Stored records
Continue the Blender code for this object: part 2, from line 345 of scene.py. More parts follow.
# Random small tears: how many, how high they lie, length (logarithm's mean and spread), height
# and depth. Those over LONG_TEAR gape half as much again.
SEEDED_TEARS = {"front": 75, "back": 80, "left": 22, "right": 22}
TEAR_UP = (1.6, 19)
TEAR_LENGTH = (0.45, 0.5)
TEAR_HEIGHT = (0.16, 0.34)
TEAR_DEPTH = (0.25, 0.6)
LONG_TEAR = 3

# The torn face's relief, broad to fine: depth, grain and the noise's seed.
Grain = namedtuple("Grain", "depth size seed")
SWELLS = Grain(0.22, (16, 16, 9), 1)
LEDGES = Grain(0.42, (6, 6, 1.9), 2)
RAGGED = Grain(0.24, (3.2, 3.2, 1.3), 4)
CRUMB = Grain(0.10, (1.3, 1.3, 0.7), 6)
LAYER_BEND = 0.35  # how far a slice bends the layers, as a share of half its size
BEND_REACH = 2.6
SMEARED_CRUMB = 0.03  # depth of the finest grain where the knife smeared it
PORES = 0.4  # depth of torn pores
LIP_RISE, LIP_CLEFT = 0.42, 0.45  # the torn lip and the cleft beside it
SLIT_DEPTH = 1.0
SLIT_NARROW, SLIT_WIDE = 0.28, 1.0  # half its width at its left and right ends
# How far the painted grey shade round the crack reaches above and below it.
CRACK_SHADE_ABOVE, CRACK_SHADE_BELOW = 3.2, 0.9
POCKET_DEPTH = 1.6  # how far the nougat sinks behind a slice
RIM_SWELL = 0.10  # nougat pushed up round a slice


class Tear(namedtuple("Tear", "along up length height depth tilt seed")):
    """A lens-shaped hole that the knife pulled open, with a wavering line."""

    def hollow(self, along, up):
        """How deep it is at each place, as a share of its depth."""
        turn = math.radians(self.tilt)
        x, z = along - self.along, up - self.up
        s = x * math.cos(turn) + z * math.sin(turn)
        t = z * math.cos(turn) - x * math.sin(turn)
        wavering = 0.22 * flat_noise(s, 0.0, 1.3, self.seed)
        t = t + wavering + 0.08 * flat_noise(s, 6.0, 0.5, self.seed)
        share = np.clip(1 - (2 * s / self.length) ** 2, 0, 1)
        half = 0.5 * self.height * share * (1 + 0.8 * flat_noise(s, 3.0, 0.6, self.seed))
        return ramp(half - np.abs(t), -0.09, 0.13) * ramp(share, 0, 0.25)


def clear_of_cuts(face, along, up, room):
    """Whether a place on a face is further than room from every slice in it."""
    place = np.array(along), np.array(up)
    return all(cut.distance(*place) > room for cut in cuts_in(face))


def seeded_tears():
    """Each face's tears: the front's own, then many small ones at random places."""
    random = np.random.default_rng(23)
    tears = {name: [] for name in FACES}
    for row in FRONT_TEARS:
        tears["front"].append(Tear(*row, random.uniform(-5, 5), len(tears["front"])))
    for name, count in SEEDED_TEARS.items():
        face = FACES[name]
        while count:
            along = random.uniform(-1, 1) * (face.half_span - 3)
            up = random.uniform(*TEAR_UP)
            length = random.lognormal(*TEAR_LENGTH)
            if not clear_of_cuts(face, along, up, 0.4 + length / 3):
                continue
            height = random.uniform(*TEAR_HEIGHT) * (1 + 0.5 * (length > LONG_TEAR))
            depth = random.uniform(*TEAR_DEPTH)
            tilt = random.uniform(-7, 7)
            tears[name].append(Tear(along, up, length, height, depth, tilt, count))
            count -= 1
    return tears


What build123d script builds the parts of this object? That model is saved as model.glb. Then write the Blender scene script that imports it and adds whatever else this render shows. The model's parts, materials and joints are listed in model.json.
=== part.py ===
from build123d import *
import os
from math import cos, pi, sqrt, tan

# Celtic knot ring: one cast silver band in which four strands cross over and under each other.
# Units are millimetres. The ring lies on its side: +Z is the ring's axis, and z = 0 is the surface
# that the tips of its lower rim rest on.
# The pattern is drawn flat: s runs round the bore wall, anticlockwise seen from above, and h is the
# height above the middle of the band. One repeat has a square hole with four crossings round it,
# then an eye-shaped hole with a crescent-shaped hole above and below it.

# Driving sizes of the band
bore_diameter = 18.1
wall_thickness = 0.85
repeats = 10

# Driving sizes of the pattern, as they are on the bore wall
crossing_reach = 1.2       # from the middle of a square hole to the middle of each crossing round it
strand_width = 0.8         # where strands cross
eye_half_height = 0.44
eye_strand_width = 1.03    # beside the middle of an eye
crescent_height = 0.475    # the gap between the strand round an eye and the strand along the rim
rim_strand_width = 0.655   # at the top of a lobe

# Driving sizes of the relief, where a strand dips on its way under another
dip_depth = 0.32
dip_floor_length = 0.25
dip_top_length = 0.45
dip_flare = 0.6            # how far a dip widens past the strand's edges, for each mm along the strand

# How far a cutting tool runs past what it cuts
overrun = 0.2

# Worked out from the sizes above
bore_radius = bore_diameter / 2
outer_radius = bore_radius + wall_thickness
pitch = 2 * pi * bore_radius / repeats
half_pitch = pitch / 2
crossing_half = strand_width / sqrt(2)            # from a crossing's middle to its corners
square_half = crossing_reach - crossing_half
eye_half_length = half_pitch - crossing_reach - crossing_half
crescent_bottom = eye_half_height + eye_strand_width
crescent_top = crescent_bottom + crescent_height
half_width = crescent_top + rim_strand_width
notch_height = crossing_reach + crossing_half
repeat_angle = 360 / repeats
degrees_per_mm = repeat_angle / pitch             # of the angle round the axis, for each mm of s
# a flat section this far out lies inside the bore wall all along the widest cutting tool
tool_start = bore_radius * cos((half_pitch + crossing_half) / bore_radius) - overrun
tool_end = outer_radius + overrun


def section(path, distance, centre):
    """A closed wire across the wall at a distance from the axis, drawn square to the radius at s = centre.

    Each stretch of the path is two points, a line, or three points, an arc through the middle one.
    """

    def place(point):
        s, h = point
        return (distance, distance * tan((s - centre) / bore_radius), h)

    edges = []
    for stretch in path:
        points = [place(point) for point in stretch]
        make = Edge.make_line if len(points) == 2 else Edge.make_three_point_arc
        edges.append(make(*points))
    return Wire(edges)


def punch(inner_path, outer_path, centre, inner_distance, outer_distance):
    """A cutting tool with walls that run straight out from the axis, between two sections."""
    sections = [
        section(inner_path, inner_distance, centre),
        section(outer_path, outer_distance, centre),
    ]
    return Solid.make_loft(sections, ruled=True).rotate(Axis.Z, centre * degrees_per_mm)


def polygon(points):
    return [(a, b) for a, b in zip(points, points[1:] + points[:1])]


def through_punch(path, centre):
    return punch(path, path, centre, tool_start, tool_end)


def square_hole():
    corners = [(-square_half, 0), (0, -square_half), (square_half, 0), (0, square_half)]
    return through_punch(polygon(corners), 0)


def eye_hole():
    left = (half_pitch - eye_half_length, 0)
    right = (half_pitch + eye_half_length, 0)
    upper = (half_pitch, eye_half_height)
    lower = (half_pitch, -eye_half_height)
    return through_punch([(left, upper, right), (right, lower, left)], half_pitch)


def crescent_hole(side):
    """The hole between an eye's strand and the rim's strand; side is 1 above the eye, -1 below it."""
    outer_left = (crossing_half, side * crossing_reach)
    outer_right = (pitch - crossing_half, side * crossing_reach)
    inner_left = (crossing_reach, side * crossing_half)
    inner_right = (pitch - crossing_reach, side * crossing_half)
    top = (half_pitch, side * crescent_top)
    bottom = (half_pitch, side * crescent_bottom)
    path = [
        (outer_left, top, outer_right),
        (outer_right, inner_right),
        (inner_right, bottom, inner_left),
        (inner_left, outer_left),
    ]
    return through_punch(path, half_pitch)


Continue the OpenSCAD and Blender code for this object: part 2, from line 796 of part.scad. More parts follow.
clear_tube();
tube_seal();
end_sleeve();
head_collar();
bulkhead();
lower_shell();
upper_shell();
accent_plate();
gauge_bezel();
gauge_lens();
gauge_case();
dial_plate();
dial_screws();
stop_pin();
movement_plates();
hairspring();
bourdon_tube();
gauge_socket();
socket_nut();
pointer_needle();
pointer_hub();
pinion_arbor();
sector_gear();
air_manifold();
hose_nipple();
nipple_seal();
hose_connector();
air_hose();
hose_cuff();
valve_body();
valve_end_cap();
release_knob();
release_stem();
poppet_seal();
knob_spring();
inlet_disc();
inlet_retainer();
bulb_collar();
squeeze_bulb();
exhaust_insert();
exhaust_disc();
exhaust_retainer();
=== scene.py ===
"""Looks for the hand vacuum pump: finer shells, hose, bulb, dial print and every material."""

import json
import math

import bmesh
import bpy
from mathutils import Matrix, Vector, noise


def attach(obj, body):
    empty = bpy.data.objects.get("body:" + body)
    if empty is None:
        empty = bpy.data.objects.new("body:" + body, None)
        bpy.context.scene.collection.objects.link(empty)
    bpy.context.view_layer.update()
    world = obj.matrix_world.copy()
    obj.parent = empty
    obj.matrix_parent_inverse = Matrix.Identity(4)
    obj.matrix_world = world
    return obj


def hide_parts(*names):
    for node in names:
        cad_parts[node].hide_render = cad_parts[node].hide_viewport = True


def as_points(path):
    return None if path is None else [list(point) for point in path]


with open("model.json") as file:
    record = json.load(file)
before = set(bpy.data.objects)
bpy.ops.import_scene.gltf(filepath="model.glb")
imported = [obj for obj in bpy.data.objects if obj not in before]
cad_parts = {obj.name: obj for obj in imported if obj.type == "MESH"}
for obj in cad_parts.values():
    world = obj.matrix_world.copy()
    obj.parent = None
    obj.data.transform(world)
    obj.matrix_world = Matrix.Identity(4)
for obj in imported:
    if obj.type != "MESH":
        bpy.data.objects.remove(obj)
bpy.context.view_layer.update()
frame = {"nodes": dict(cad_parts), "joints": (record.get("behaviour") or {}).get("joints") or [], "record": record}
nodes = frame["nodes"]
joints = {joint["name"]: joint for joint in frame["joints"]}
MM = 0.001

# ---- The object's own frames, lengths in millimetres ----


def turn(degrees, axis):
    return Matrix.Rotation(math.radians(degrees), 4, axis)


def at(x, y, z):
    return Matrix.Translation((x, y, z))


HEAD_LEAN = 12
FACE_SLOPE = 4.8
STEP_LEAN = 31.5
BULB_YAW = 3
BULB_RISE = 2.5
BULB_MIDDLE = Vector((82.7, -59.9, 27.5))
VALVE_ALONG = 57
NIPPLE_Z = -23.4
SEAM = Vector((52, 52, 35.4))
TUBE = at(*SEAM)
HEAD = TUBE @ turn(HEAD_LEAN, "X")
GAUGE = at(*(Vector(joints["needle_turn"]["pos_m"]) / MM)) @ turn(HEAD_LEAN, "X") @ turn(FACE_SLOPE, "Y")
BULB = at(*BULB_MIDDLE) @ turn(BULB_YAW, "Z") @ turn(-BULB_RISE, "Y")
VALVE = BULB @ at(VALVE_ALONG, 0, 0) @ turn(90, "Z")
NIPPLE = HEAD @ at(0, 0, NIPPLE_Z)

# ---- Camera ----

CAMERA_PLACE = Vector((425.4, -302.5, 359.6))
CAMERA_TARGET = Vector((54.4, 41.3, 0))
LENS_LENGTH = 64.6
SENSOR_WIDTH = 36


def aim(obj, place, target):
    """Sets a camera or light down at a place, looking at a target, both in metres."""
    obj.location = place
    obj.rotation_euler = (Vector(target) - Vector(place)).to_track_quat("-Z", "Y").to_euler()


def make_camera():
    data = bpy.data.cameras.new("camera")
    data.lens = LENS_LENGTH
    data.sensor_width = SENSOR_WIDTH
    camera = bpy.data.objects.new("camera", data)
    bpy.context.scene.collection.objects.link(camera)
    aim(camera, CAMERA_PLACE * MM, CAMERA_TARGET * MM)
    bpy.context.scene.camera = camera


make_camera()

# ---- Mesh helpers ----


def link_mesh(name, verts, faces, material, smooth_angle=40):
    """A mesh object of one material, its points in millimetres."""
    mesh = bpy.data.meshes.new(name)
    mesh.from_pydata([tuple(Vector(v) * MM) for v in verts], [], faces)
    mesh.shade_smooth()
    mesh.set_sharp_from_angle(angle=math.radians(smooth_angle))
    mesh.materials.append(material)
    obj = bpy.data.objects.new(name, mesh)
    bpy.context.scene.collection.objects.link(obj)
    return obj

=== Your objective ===
Your output shall consist solely of the lines from the line with "Continue the OpenSCAD" to the line with "return None if", reproduced exactly, both ends included.

=== Response to this exercise ===
Continue the OpenSCAD and Blender code for this object: part 2, from line 796 of part.scad. More parts follow.
clear_tube();
tube_seal();
end_sleeve();
head_collar();
bulkhead();
lower_shell();
upper_shell();
accent_plate();
gauge_bezel();
gauge_lens();
gauge_case();
dial_plate();
dial_screws();
stop_pin();
movement_plates();
hairspring();
bourdon_tube();
gauge_socket();
socket_nut();
pointer_needle();
pointer_hub();
pinion_arbor();
sector_gear();
air_manifold();
hose_nipple();
nipple_seal();
hose_connector();
air_hose();
hose_cuff();
valve_body();
valve_end_cap();
release_knob();
release_stem();
poppet_seal();
knob_spring();
inlet_disc();
inlet_retainer();
bulb_collar();
squeeze_bulb();
exhaust_insert();
exhaust_disc();
exhaust_retainer();
=== scene.py ===
"""Looks for the hand vacuum pump: finer shells, hose, bulb, dial print and every material."""

import json
import math

import bmesh
import bpy
from mathutils import Matrix, Vector, noise


def attach(obj, body):
    empty = bpy.data.objects.get("body:" + body)
    if empty is None:
        empty = bpy.data.objects.new("body:" + body, None)
        bpy.context.scene.collection.objects.link(empty)
    bpy.context.view_layer.update()
    world = obj.matrix_world.copy()
    obj.parent = empty
    obj.matrix_parent_inverse = Matrix.Identity(4)
    obj.matrix_world = world
    return obj


def hide_parts(*names):
    for node in names:
        cad_parts[node].hide_render = cad_parts[node].hide_viewport = True


def as_points(path):
    return None if path is None else [list(point) for point in path]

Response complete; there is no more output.